— start of Data excerpt —

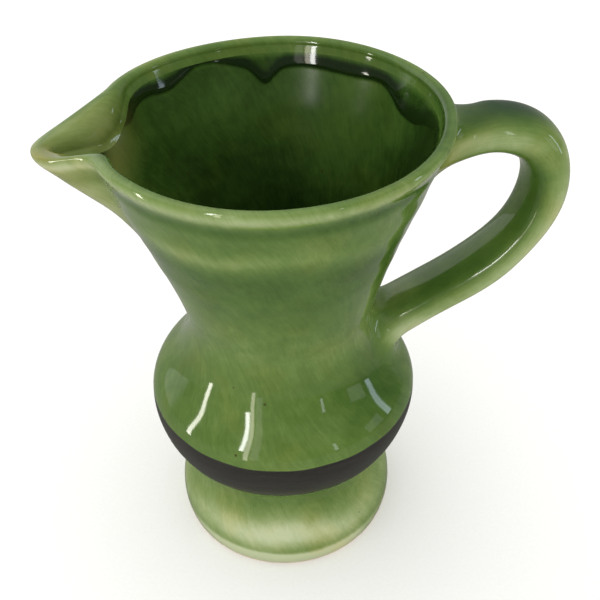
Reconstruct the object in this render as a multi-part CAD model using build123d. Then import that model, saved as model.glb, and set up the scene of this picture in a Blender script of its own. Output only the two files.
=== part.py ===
from build123d import *

import math
import os

# A glazed ceramic pitcher. Units are millimetres. The origin is the centre of the foot's resting plane,
# +Z is up, +X points to the handle and -X to the spout. The XZ plane is the mirror plane.

# Vessel, measured on the glazed outside
RIM_HEIGHT = 200.0
RIM_RADIUS = 63.5
RIM_SLOPE = 0.66
NECK_RADIUS = 37.8
NECK_HEIGHT = 114.0
THROAT_RADIUS = 45.4
SHOULDER_RADIUS = 44.4
SHOULDER_HEIGHT = 92.6
BELLY_RADIUS = 56.4
BELLY_HEIGHT = 71.0
WAIST_RADIUS = 41.6
WAIST_HEIGHT = 36.0
FOOT_RADIUS = 48.8
FOOT_HEIGHT = 8.0
FOOT_EDGE_RADIUS = 47.4
FOOT_EDGE_DIRECTION = (0.9, 0, 0.45)
SIDE_POINTS = 28

# Clay and coats
WALL = 4.4
GLAZE = 0.4
FLOOR_HEIGHT = 8.0
FLOOR_CORNER = 9.0
LOW_TAPER = 0.6
BARE_FOOT = 1.5
GLAZED_LIP_ROUND = 1.8
CLAY_LIP_ROUND = 1.4
INNER_GLAZE_DROP = 5.0

# Matte band
BAND_LOW = 55.2
BAND_HIGH = 75.6

# Spout: its keel in the mirror plane, then its level sections by shares of the neck radius and half width
SPOUT_REACH = 81.6
SPOUT_BOTTOM = 146.0
KEEL_START = 42.5
KEEL_SLOPE = 1.16
KEEL_BOW = 0.24
KEEL_TURN = 14
SPOUT_ROOT_HALF = 22.0
SPOUT_LOW_HALF = 7.0
SPOUT_ROOT_PLACE = 0.94
SPOUT_BACK_PLACE = 0.62
SPOUT_BACK_WIDER = 1.42
FLANK_PLACE = 0.6
FLANK_HALF_LOW = 0.5
FLANK_HALF_GAIN = 0.22
SPOUT_SECTIONS = 6
SPOUT_TIP_DROP = 6.6
SPOUT_TIP_THICKER = 2.0
SPOUT_DIP_START = 57.0
OUTER_CREASE = 8.0
INNER_CREASE = 2.0
VALLEY_RISE = RIM_HEIGHT - SPOUT_BOTTOM - 20.0

# Handle: a strap with an oval section, whose centreline runs over the crest and down to the shoulder
HANDLE_LINE = (
    (46.0, 177.5),
    (62.0, 182.6),
    (79.0, 185.6),
    (96.5, 179.2),
    (103.9, 161.5),
    (97.9, 141.0),
    (82.3, 123.9),
    (62.0, 111.7),
    (32.0, 93.5),
)
HANDLE_LEAVES = (1, 0, 0.32)
HANDLE_LANDS = (-1, 0, -0.6)
STRAP_SECTIONS = 20
STRAP_THICK = 18.0
STRAP_WIDE = 23.0
STRAP_FLARE = 0.36
SLIP = 0.3
UPPER_JOINT = 0.18
LOWER_JOINT = 0.22
END_BLOCK = 44.0

# Helpers: a size larger than the pitcher, how far shapes run on above the rim, and a little play
SPACE = 260.0
TRIM_OVER = 4.0
PLAY = 1.0
UPWARD = 0.7


def outside_curve():
    """The glazed outside from the foot to just above the lip, in the XZ plane."""
    return Spline(
        (FOOT_RADIUS, 0, FOOT_HEIGHT),
        (WAIST_RADIUS, 0, WAIST_HEIGHT),
        (BELLY_RADIUS, 0, BELLY_HEIGHT),
        (SHOULDER_RADIUS, 0, SHOULDER_HEIGHT),
        (NECK_RADIUS, 0, NECK_HEIGHT),
        (THROAT_RADIUS, 0, SPOUT_BOTTOM),
        (RIM_RADIUS, 0, RIM_HEIGHT),
        (RIM_RADIUS + RIM_SLOPE * TRIM_OVER, 0, RIM_HEIGHT + TRIM_OVER),
        tangents=((0, 0, 1), (RIM_SLOPE, 0, 1)),
    )


def inset_points(curve, depth, first):
    """Points on a curve moved towards the axis by depth, from the share first of its length to its end."""
    points = []
    for step in range(SIDE_POINTS + 1):
        share = first + (1 - first) * step / SIDE_POINTS
        place = curve.position_at(share)
        along = curve.tangent_at(share)
        points.append(Vector(place.X - along.Z * depth, 0, place.Z + along.X * depth))
    return points


def turn(edges):
    """A solid of revolution about Z from edges that close a region beside the axis."""
    return revolve(make_face(edges), Axis.Z)


def vessel_outside(inset):
    """The solid inside the vessel's outer surface, moved in by inset, without the spout."""
    points = inset_points(outside_curve(), inset, 0.0)
    side = Spline(*points)
    foot_edge = Vector(FOOT_EDGE_RADIUS - inset, 0, 0)
    foot = Spline(foot_edge, points[0], tangents=(FOOT_EDGE_DIRECTION, (0, 0, 1)))
    top = points[-1]
    edges = foot + side + Polyline(top, (0, 0, top.Z), (0, 0, 0), foot_edge)
    return turn(edges)


def vessel_inside(inset):
    """The hollow inside the vessel, whose side follows the outer surface at inset, without the spout."""
    curve = outside_curve()
    waist_share = curve.param_at_point(Vector(WAIST_RADIUS, 0, WAIST_HEIGHT))
    points = inset_points(curve, inset, waist_share)
    top = points[-1]
    floor = FLOOR_HEIGHT + inset - WALL
    corner_top = points[0]
    low = Vector(corner_top.X - LOW_TAPER, 0, floor + FLOOR_CORNER)
    inner = Vector(low.X - FLOOR_CORNER, 0, floor)
    bend = FLOOR_CORNER * (1 - math.sqrt(0.5))
    corner = ThreePointArc(low, (low.X - bend, 0, floor + bend), inner)
    side = Spline(*points)
    edges = corner + Line(low, corner_top) + side
    edges += Polyline(top, (0, 0, top.Z), (0, 0, floor), inner)
    return turn(edges)


def spout_tip(height):
    """How far the keel of the spout stands from the axis: a rising slope that turns upright at its reach."""
    share = max(0.0, (height - SPOUT_BOTTOM) / (RIM_HEIGHT - SPOUT_BOTTOM))
    slope = KEEL_SLOPE * share + KEEL_BOW * share ** 2
    turned = slope / (1 + slope ** KEEL_TURN) ** (1 / KEEL_TURN)
    return KEEL_START + (SPOUT_REACH - KEEL_START) * turned


def neck_radius(height):
    """The neck's outer radius beside the spout, close to straight over that height."""
    share = (height - SPOUT_BOTTOM) / (RIM_HEIGHT - SPOUT_BOTTOM)
    return THROAT_RADIUS + (RIM_RADIUS - THROAT_RADIUS) * share


def spout_section(height, inset):
    """A level section of the spout's outside moved in by inset, with its back inside the neck."""
    slant = inset * math.sqrt(0.5)
    source = height - slant
    share = max(0.0, (source - SPOUT_BOTTOM) / (RIM_HEIGHT - SPOUT_BOTTOM))
    tip = spout_tip(source) - slant - SPOUT_TIP_THICKER * inset / WALL
    neck = neck_radius(source) - slant
    half = SPOUT_LOW_HALF + (SPOUT_ROOT_HALF - SPOUT_LOW_HALF) * share - inset
    root = neck * SPOUT_ROOT_PLACE
    outline = [
        (-neck * SPOUT_BACK_PLACE, half * SPOUT_BACK_WIDER),
        (-root, half),
        (-root - (tip - root) * FLANK_PLACE, half * (FLANK_HALF_LOW + FLANK_HALF_GAIN * share)),
        (-tip, 0),
    ]
    mirrored = [(x, -y) for x, y in reversed(outline[:-1])]
    flank = Spline([Vector(x, y, height) for x, y in outline + mirrored])
    return Wire([flank, Line(flank @ 1, flank @ 0)])


def spout(inset):
    """The spout's solid moved in by inset, from its root low on the neck to above the rim."""
    low = SPOUT_BOTTOM + inset * math.sqrt(0.5)
    high = RIM_HEIGHT + 2 * TRIM_OVER
    step = (high - low) / SPOUT_SECTIONS
    sections = [spout_section(low + step * i, inset) for i in range(SPOUT_SECTIONS + 1)]
    return Solid.make_loft(sections)


def below_rim(drop):
    """The space under the rim line, lowered by drop. The line dips along the spout."""
    top = RIM_HEIGHT - drop
    dip = top - SPOUT_TIP_DROP
    start = Vector(-SPOUT_DIP_START, 0, top)
    end = Vector(-SPOUT_REACH - PLAY, 0, dip)
    line = Spline(start, end, tangents=((-1, 0, 0), (-1, 0, 0)))
    far_corners = ((-SPACE, 0, dip), (-SPACE, 0, -PLAY), (SPACE, 0, -PLAY), (SPACE, 0, top))
    face = make_face(line + Polyline(end, *far_corners, start))
    return extrude(face, SPACE, both=True)


def slab(low, high):
    """All the space between two heights."""
    return Pos(0, 0, (low + high) / 2) * Box(SPACE, SPACE, high - low)


def creased(solid, radius):
    """Soften the valley where the spout leaves the round neck."""
    valleys = []
    for edge in solid.edges():
        box = edge.bounding_box()
        if box.min.Z > SPOUT_BOTTOM - PLAY and box.size.Z > VALLEY_RISE and box.max.X < 0:
            valleys.append(edge)
    return fillet(valleys, radius)


def filled(inset):
    """The vessel without its hollow, moved in by inset, up to its rim lowered by inset."""
    return creased(vessel_outside(inset) + spout(inset), OUTER_CREASE) & below_rim(inset)


def hollow(inset):
    """The hollow of the vessel and its spout at inset from the glazed outside, open above the rim."""
    return creased(vessel_inside(inset) + spout(inset), INNER_CREASE)


def rounded_lip(shell, drop, radius):
    """Round the border edges of the lip's top."""
    low = RIM_HEIGHT - drop - SPOUT_TIP_DROP - PLAY
    tops = [face for face in shell.faces() if face.bounding_box().min.Z > low and face.normal_at().Z > UPWARD]
    edges = [edge for face in tops for edge in face.edges()]
    border = [edge for edge in edges if sum(edge.is_same(other) for other in edges) == 1]
    return fillet(border, radius)


def handle_path():
    """The centreline of the strap, from inside the neck over the crest to inside the shoulder."""
    points = [Vector(x, 0, z) for x, z in HANDLE_LINE]
    return Spline(*points, tangents=(HANDLE_LEAVES, HANDLE_LANDS))


def strap_section(path, share, grow, inset):
    """An oval section square to the strap's centreline, grown by a factor and moved in by inset."""
    plane = Plane(origin=path.position_at(share), x_dir=(0, 1, 0), z_dir=path.tangent_at(share))
    oval = Ellipse(STRAP_WIDE / 2 * grow - inset, STRAP_THICK / 2 * grow - inset)
    return (plane * oval).wire()


def flare(share):
    """How much the strap and its slip fillets swell at a share of the centreline."""
    upper = max(0.0, 1 - share / UPPER_JOINT)
    lower = max(0.0, 1 - (1 - share) / LOWER_JOINT)
    return 1 + STRAP_FLARE * (upper ** 2 + lower ** 2)


def strap(inset, flared):
    """The strap's solid along its whole centreline, with or without the swell at its ends."""
    path = handle_path()
    sections = []
    for i in range(STRAP_SECTIONS + 1):
        share = i / STRAP_SECTIONS
        grow = flare(share) if flared else 1.0
        sections.append(strap_section(path, share, grow, inset))
    return Solid.make_loft(sections)


def end_block(share, direction):
    """A block of space round one end of the strap, on that end's side of a square cut at share."""
    path = handle_path()
    plane = Plane(origin=path.position_at(share), x_dir=(0, 1, 0), z_dir=path.tangent_at(share))
    return plane * Pos(0, 0, direction * END_BLOCK / 2) * Box(END_BLOCK, END_BLOCK, END_BLOCK)


def inside_coat_region():
    """The space of the liner glaze: the middle of the wall and inwards, from a little under the rim."""
    return hollow(WALL / 2) & below_rim(INNER_GLAZE_DROP)


def largest(shape):
    """The biggest solid of a shape, which drops slivers left by a cut."""
    return shape.solids().sort_by(SortBy.VOLUME)[-1]


def build_nodes():
    """Every piece of the pitcher by node name."""
    clay_core = filled(GLAZE)
    glazed_core = filled(0.0)
    clay = rounded_lip(clay_core - hollow(WALL - GLAZE), GLAZE, CLAY_LIP_ROUND)
    glazed = rounded_lip(glazed_core - hollow(WALL), 0.0, GLAZED_LIP_ROUND)
    coat = glazed - clay
    liner_region = inside_coat_region()
    inner_glaze = coat & liner_region
    clay_strap = strap(GLAZE, True)
    slim_strap = strap(GLAZE + SLIP, False)
    upper_joint = (clay_strap & end_block(UPPER_JOINT, -1)) - slim_strap - clay_core
    lower_joint = (clay_strap & end_block(1 - LOWER_JOINT, 1)) - slim_strap - clay_core
    outer_coat = coat - liner_region - clay_strap
    return {
        "clay_body": clay,
        "handle": clay_strap - upper_joint - lower_joint - clay_core,
        "upper_handle_joint": upper_joint,
        "lower_handle_joint": lower_joint,
        "outer_glaze": outer_coat & slab(BAND_HIGH, SPACE),
        "black_band": outer_coat & slab(BAND_LOW, BAND_HIGH),
        "foot_glaze": outer_coat & slab(BARE_FOOT, BAND_LOW),
        "inner_glaze": inner_glaze,
        "handle_glaze": strap(0.0, True) - clay_strap - glazed_core,
    }


os.makedirs("parts", exist_ok=True)
for name, shape in build_nodes().items():
    export_step(largest(shape), f"parts/{name}.step")
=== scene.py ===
"""A glazed ceramic pitcher: a thrown body with a pulled spout, a strap handle, green glaze and a dark band.

Lengths are in metres, in the CAD frame: +Z up, the handle towards +X and the spout towards -X.
"""

import math

import bmesh
import bpy
import numpy as np
from mathutils import Matrix, Vector


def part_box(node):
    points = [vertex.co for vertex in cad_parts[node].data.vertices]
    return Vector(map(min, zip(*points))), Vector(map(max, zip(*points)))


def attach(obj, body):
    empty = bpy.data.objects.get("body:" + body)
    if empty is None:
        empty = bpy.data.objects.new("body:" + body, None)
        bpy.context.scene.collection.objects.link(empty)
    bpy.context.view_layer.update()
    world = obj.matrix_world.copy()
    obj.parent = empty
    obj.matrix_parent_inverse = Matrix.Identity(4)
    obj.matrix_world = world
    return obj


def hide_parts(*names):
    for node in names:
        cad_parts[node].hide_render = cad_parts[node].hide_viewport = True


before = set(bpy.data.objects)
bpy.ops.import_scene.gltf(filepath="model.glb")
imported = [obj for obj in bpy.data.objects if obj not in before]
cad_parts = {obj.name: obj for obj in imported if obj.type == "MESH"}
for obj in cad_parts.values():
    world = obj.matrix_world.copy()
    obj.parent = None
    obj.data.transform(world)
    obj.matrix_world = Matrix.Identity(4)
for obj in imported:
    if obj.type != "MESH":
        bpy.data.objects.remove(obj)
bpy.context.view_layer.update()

# ---------------------------------------------------------------- sizes in metres, led by the frame
MM = 0.001
TINY = 1e-12
MERGE_DISTANCE = 1e-6

# The plain profile of the outside. The lip's rounding takes LIP_ROUNDING off its top.
LIP_ROUNDING = 0.9 * MM
RIM_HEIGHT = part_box("outer_glaze")[1].z
RIM_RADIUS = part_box("outer_glaze")[1].y + LIP_ROUNDING
BELLY_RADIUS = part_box("black_band")[1].y
NECK_RADIUS = 37.8 * MM
NECK_HEIGHT = 114 * MM
WAIST_RADIUS = 41.5 * MM
FOOT_RADIUS = 49.0 * MM
FOOT_EDGE = FOOT_RADIUS - 1.2 * MM
FOOT_ROUND = 1.0 * MM
HANDLE_SIDE_FULLNESS = 0.5 * MM

# The wall and the inside floor.
RIM_WALL = 3.8 * MM
NECK_WALL = 4.6 * MM
LOW_WALL = 5.2 * MM
FLOOR_TOP = 8 * MM
FLOOR_CORNER = 11 * MM
LOW_INSIDE = 42 * MM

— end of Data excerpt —

What you should do: Extract exactly the run of lines beginning at the line with "glazed = rounded_lip(glazed_core" and ending at the line with "bpy.context.scene.collection.objects.link(empty)", including both ends and nothing beyond them.

Final result:
    glazed = rounded_lip(glazed_core - hollow(WALL), 0.0, GLAZED_LIP_ROUND)
    coat = glazed - clay
    liner_region = inside_coat_region()
    inner_glaze = coat & liner_region
    clay_strap = strap(GLAZE, True)
    slim_strap = strap(GLAZE + SLIP, False)
    upper_joint = (clay_strap & end_block(UPPER_JOINT, -1)) - slim_strap - clay_core
    lower_joint = (clay_strap & end_block(1 - LOWER_JOINT, 1)) - slim_strap - clay_core
    outer_coat = coat - liner_region - clay_strap
    return {
        "clay_body": clay,
        "handle": clay_strap - upper_joint - lower_joint - clay_core,
        "upper_handle_joint": upper_joint,
        "lower_handle_joint": lower_joint,
        "outer_glaze": outer_coat & slab(BAND_HIGH, SPACE),
        "black_band": outer_coat & slab(BAND_LOW, BAND_HIGH),
        "foot_glaze": outer_coat & slab(BARE_FOOT, BAND_LOW),
        "inner_glaze": inner_glaze,
        "handle_glaze": strap(0.0, True) - clay_strap - glazed_core,
    }


os.makedirs("parts", exist_ok=True)
for name, shape in build_nodes().items():
    export_step(largest(shape), f"parts/{name}.step")
=== scene.py ===
"""A glazed ceramic pitcher: a thrown body with a pulled spout, a strap handle, green glaze and a dark band.

Lengths are in metres, in the CAD frame: +Z up, the handle towards +X and the spout towards -X.
"""

import math

import bmesh
import bpy
import numpy as np
from mathutils import Matrix, Vector


def part_box(node):
    points = [vertex.co for vertex in cad_parts[node].data.vertices]
    return Vector(map(min, zip(*points))), Vector(map(max, zip(*points)))


def attach(obj, body):
    empty = bpy.data.objects.get("body:" + body)
    if empty is None:
        empty = bpy.data.objects.new("body:" + body, None)
        bpy.context.scene.collection.objects.link(empty)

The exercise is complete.